= Exercise goal =
Starting from the line that contains "The FreeCAD and", copy every line exactly until the line that contains "return flat and", which is also included.

BEGIN Material provided

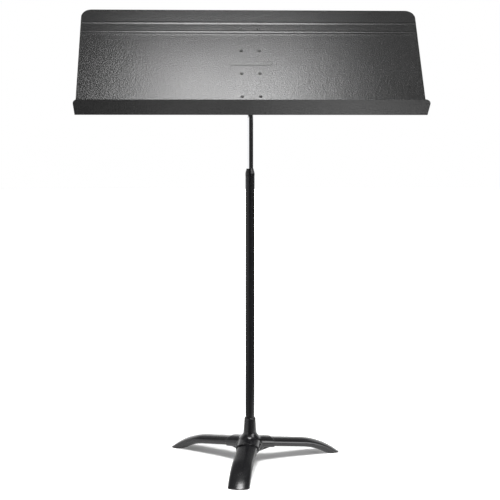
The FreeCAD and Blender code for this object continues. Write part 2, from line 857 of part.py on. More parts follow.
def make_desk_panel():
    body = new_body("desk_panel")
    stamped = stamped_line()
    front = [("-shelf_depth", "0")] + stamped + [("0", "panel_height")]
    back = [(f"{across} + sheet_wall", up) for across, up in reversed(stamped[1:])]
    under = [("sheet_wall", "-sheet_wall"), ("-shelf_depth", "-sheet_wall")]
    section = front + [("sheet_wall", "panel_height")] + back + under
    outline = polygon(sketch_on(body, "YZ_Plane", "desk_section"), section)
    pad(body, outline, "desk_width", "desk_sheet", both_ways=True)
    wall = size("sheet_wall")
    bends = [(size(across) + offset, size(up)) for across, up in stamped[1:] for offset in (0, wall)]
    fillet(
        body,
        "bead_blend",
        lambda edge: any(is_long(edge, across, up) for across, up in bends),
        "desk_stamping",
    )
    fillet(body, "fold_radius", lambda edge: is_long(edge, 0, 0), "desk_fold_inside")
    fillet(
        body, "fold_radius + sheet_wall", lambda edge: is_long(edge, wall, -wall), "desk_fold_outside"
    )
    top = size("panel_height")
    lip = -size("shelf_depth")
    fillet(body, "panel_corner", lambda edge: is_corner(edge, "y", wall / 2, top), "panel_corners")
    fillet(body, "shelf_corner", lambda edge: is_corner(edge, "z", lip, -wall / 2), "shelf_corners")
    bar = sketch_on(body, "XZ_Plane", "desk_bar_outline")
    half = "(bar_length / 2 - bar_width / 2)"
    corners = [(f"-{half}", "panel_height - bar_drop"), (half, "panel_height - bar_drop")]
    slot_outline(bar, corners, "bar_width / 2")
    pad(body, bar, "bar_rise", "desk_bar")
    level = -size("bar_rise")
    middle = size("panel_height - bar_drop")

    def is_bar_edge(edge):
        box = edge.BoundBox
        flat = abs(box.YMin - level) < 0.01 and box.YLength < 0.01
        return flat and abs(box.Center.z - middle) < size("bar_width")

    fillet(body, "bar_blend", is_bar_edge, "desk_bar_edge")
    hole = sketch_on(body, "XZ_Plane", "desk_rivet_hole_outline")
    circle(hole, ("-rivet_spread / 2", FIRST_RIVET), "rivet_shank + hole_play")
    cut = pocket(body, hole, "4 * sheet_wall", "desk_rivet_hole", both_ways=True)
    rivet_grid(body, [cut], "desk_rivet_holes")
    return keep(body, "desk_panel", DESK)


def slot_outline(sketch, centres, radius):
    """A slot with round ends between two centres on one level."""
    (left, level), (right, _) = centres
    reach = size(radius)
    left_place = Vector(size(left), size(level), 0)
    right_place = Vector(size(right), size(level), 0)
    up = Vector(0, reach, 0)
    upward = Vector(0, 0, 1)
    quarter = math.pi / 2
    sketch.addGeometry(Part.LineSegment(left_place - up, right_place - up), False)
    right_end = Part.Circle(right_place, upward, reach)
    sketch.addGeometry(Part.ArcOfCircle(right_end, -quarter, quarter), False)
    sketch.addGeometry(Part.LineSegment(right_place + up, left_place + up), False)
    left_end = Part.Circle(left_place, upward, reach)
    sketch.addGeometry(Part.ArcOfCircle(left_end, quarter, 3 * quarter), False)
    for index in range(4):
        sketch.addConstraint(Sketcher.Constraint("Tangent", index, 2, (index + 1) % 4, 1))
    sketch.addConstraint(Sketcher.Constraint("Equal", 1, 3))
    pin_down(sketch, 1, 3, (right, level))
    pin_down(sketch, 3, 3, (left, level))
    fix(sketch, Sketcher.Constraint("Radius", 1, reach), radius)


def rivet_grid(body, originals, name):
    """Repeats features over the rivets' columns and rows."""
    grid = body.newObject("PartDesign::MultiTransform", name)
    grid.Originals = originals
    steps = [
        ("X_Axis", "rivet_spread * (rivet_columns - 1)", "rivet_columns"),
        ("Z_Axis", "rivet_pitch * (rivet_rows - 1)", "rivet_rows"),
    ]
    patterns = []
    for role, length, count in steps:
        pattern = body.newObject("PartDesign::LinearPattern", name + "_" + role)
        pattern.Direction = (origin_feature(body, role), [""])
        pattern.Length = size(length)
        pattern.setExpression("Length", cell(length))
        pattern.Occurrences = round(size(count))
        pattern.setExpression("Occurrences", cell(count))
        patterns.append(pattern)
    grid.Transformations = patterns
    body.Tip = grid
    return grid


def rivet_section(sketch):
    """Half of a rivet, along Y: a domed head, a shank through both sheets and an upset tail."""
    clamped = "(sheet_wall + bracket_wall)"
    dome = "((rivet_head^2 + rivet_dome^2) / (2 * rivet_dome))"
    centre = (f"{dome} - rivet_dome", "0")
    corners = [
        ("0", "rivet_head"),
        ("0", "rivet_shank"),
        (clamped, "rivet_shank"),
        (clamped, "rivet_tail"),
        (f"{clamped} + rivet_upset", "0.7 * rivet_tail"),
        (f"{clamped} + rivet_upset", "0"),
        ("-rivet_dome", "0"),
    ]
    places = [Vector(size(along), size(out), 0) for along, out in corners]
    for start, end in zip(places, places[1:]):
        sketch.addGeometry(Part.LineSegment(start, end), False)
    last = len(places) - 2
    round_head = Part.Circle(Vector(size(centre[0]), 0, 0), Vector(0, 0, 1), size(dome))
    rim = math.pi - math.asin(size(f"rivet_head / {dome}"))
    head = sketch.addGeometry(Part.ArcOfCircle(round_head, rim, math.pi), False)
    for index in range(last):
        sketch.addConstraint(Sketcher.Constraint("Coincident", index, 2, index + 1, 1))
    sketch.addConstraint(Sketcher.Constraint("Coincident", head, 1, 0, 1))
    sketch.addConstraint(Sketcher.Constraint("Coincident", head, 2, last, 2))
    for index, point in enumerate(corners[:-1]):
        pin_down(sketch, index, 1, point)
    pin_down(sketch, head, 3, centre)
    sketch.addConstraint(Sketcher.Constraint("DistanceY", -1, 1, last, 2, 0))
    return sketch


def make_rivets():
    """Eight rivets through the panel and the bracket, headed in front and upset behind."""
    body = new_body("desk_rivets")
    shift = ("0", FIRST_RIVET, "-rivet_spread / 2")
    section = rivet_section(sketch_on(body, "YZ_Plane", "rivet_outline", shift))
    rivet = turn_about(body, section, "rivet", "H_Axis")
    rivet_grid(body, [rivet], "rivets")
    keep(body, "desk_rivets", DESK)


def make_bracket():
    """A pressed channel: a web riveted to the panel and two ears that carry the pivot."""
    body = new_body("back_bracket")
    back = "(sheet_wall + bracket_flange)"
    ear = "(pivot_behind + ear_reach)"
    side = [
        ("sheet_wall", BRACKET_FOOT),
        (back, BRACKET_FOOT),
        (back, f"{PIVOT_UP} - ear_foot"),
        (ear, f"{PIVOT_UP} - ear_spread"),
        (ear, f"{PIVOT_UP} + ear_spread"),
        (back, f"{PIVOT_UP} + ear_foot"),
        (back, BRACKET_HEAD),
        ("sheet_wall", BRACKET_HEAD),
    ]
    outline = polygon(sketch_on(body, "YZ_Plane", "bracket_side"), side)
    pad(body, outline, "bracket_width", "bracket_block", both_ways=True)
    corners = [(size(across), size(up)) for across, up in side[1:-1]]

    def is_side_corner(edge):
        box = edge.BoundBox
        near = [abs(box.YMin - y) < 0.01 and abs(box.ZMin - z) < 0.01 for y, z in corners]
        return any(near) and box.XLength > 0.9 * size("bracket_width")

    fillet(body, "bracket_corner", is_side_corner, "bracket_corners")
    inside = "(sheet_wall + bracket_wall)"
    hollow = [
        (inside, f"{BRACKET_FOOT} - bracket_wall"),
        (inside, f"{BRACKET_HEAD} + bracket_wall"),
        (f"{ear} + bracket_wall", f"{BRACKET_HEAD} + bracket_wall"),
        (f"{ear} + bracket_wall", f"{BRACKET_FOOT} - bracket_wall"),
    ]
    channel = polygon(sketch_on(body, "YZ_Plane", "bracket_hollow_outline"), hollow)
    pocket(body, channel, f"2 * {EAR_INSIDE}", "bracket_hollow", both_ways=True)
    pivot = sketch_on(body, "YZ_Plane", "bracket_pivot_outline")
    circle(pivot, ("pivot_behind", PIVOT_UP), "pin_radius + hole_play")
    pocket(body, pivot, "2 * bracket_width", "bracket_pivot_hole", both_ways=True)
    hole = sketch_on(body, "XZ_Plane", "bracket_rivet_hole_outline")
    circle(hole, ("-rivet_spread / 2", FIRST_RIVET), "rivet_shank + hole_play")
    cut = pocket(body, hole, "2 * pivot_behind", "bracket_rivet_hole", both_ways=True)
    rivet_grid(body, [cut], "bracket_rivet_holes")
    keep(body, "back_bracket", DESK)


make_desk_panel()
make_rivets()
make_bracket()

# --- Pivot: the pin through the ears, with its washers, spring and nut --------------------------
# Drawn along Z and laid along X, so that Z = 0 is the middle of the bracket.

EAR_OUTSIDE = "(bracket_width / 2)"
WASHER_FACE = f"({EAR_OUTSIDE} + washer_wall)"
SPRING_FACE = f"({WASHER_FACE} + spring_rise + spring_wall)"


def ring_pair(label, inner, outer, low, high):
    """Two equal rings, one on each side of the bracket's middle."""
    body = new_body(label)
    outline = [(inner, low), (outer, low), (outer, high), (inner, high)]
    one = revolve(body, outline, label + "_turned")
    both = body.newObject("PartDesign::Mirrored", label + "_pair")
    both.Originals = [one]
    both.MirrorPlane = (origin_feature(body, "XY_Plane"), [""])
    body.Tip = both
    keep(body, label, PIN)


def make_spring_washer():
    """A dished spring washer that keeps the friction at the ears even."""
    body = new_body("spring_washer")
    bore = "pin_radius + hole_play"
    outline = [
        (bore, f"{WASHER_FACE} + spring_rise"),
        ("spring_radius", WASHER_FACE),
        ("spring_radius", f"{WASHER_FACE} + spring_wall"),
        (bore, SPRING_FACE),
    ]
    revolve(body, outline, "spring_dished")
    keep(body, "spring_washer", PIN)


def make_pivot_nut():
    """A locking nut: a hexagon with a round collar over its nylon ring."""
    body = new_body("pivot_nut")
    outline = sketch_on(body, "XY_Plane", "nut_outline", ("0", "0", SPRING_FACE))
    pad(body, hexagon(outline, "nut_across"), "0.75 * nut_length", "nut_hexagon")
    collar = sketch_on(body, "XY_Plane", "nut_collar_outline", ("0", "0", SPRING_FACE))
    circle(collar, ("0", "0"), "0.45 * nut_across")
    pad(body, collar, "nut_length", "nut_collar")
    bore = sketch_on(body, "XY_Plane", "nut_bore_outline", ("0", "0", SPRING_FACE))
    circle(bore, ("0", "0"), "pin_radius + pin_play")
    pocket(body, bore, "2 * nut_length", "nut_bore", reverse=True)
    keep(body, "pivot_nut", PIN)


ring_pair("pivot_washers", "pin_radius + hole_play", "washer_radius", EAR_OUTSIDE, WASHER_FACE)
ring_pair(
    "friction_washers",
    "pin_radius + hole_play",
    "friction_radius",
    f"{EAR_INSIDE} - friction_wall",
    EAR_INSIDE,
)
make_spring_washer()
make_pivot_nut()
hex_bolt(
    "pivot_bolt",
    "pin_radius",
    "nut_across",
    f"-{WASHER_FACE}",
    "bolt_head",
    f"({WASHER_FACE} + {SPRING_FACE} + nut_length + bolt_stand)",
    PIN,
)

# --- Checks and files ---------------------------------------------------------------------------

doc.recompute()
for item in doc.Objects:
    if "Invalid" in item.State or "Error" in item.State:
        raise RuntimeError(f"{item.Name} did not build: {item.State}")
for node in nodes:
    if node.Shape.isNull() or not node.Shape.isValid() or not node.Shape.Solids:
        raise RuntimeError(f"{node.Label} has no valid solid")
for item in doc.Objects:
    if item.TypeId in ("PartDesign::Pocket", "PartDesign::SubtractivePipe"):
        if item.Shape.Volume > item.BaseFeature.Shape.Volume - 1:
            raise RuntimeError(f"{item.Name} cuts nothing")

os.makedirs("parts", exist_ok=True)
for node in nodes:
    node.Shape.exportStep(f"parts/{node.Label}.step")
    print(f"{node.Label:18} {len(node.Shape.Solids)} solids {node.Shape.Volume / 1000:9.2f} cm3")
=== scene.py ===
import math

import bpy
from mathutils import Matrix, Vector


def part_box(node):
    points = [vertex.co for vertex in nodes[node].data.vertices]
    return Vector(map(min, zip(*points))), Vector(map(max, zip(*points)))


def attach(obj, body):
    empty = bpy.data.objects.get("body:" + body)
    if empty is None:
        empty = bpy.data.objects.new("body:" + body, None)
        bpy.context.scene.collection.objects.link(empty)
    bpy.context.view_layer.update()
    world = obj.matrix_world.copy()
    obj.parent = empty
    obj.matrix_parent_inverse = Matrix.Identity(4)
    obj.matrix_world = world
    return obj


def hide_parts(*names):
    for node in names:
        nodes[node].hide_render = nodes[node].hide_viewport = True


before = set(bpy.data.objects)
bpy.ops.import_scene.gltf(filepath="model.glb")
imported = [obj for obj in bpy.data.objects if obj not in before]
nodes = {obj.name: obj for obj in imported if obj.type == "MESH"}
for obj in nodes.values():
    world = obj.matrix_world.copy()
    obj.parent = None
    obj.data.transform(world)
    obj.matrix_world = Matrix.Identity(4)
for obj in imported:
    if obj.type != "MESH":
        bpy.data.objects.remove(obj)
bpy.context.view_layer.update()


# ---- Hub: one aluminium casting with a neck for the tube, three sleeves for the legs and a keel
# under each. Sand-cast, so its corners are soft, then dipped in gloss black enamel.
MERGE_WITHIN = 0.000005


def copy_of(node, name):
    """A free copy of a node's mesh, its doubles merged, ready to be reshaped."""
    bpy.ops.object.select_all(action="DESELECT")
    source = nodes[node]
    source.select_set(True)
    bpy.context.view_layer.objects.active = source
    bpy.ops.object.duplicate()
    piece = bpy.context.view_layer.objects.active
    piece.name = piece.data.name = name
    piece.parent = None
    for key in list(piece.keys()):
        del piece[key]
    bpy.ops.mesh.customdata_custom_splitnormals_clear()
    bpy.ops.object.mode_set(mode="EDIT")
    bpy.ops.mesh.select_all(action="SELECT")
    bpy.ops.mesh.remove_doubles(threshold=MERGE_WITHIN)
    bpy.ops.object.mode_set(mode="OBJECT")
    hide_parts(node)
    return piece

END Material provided
BEGIN Material provided

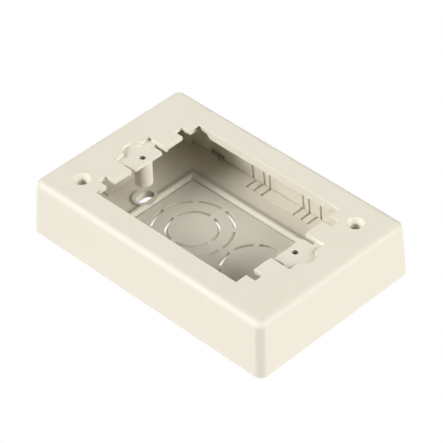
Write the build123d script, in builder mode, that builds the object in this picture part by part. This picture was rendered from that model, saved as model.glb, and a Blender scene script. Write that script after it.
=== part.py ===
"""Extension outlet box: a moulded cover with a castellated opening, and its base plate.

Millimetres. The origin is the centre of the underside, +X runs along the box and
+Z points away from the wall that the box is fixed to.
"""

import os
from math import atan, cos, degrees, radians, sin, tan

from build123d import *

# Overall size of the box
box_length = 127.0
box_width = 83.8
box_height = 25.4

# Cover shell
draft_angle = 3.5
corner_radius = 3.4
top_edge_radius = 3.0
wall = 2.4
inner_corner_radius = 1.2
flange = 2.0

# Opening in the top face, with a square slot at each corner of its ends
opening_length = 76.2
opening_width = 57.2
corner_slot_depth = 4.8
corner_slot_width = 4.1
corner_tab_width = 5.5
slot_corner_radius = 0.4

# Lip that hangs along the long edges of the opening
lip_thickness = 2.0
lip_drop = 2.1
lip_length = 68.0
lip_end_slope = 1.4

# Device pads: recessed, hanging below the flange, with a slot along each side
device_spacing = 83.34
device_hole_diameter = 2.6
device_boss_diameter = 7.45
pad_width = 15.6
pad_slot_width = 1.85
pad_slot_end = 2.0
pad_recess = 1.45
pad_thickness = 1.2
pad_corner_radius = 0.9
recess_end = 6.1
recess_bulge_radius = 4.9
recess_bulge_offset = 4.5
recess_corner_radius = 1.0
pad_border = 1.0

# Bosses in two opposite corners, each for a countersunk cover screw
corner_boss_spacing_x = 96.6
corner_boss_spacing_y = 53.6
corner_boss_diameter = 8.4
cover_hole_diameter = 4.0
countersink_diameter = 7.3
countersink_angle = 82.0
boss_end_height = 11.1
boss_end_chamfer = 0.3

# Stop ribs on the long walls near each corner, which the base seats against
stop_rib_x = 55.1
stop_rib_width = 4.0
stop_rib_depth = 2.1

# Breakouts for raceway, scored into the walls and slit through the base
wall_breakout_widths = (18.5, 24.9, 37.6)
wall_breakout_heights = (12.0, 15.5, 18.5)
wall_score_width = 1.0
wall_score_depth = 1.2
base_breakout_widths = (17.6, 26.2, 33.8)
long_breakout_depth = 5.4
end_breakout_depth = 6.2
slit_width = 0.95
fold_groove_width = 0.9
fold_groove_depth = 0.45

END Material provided

= The answer =
The FreeCAD and Blender code for this object continues. Write part 2, from line 857 of part.py on. More parts follow.
def make_desk_panel():
    body = new_body("desk_panel")
    stamped = stamped_line()
    front = [("-shelf_depth", "0")] + stamped + [("0", "panel_height")]
    back = [(f"{across} + sheet_wall", up) for across, up in reversed(stamped[1:])]
    under = [("sheet_wall", "-sheet_wall"), ("-shelf_depth", "-sheet_wall")]
    section = front + [("sheet_wall", "panel_height")] + back + under
    outline = polygon(sketch_on(body, "YZ_Plane", "desk_section"), section)
    pad(body, outline, "desk_width", "desk_sheet", both_ways=True)
    wall = size("sheet_wall")
    bends = [(size(across) + offset, size(up)) for across, up in stamped[1:] for offset in (0, wall)]
    fillet(
        body,
        "bead_blend",
        lambda edge: any(is_long(edge, across, up) for across, up in bends),
        "desk_stamping",
    )
    fillet(body, "fold_radius", lambda edge: is_long(edge, 0, 0), "desk_fold_inside")
    fillet(
        body, "fold_radius + sheet_wall", lambda edge: is_long(edge, wall, -wall), "desk_fold_outside"
    )
    top = size("panel_height")
    lip = -size("shelf_depth")
    fillet(body, "panel_corner", lambda edge: is_corner(edge, "y", wall / 2, top), "panel_corners")
    fillet(body, "shelf_corner", lambda edge: is_corner(edge, "z", lip, -wall / 2), "shelf_corners")
    bar = sketch_on(body, "XZ_Plane", "desk_bar_outline")
    half = "(bar_length / 2 - bar_width / 2)"
    corners = [(f"-{half}", "panel_height - bar_drop"), (half, "panel_height - bar_drop")]
    slot_outline(bar, corners, "bar_width / 2")
    pad(body, bar, "bar_rise", "desk_bar")
    level = -size("bar_rise")
    middle = size("panel_height - bar_drop")

    def is_bar_edge(edge):
        box = edge.BoundBox
        flat = abs(box.YMin - level) < 0.01 and box.YLength < 0.01
        return flat and abs(box.Center.z - middle) < size("bar_width")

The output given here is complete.